The newly reopened Burberry flagship on New Bond Street is helping to shape that vision with the ground floor’s windows dedicated to accessories. — HIKMAT MOHAMMED
BRIGHT LIGHTS, BIG CITY: “It’s my love letter to the women, and to the city of New York,” said Emilia Wickstead of her resort 2024 campaign shoot, which channeled the power of the sisterhood.
In an interview, Wickstead said she was eager to return to the city where she’d worked briefly in magazines and fashion when she was 21 years old.
Over three days, she and photographer Edd Horder hopped around town, shooting professional women, some with their children, in neighborhoods such as Brooklyn, on the Staten Island Ferry or in Times Square.

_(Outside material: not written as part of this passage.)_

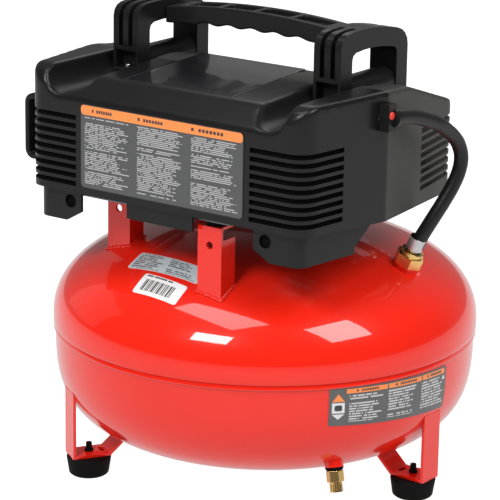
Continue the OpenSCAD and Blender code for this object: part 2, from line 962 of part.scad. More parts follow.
module cooling_fan() {
    blades = 9;
    color([0.2, 0.2, 0.2])
        difference() {
            along_y(motor_x, -32, axis_z) {
                cylinder(r = 11, h = 18);
                cylinder(r = 34, h = 2);
                for (i = [0:blades - 1])
                    rotate([0, 0, 360 * i / blades])
                        translate([9, 2, 1]) rotate([0, 0, 15]) cube([23, 2, 15]);
            }
            along_y(motor_x, -33, axis_z) cylinder(r = 4 + fit, h = 20);
        }
}

// ---------------------------------------------------------------- controls

module tank_riser() {
    low = crown_at(norm(riser_xy)) + bung_h;
    color("goldenrod")
        translate([riser_xy[0], riser_xy[1], 0])
            difference() {
                union() {
                    translate([0, 0, low]) hexagon(20, 10);
                    translate([0, 0, low]) cylinder(r = 7, h = manifold_z - 9 - low);
                }
                translate([0, 0, low - 1]) cylinder(r = 4, h = 60);
            }
}

module manifold() {
    color("silver")
        difference() {
            block([-92, 70, manifold_z - 9], [92, 100, manifold_z + 9]);
            along_x(-90, 85, manifold_z) cylinder(r = 4, h = 180);
            for (x = [-coupler_x, coupler_x]) along_y(x, 85, manifold_z) cylinder(r = 3, h = 20);
            translate([riser_xy[0], riser_xy[1], manifold_z - 10]) cylinder(r = 3.5, h = 10);
        }
}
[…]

Others were photographed in their homes.
“We shot it documentary style and I love the background of every single image,” said the designer, who was born in New Zealand, grew up in Milan, and is now based in London. “I was really interested in the interplay between workwear, off-duty clothing, glamour and casual expression.”
The collection is see now, buy now, and Wickstead said she “wanted it shot on the customer. It’s all part of our ongoing narrative about real women.” Models included Rickie De Sole, Ivy Getty, Hannah Traore, Lynette Nylander, Jessica Willis, Isabella Massenet and Chai Vasarhelyi.
The collection was filled with sartorial fabrics and ’90s flair, and mixed tailoring with the designer’s lavish evening — and day — wear. There were party dresses and architectural gowns in gold metallic jacquard, some with hand-painted florals.
Other minidresses and skirts had hand-sewn embroidery. There was also tailoring done with Prince of Wales checked tartan, tweeds and bouclé.
Resort was decidedly more lavish than spring 2024, a collection that was also inspired by strong women — albeit from another century.
For spring, Wickstead looked to the freewheeling socialites who summered in the South of France in the 1930s and early 1940s.
Her clothes were coquettish and comfortable with a masculine edge. Linen evening dresses had low backs and little matching wraps knotted at the front — no bras required — while a short, sweet platinum dress held together with just a few ties at the side. — S.C.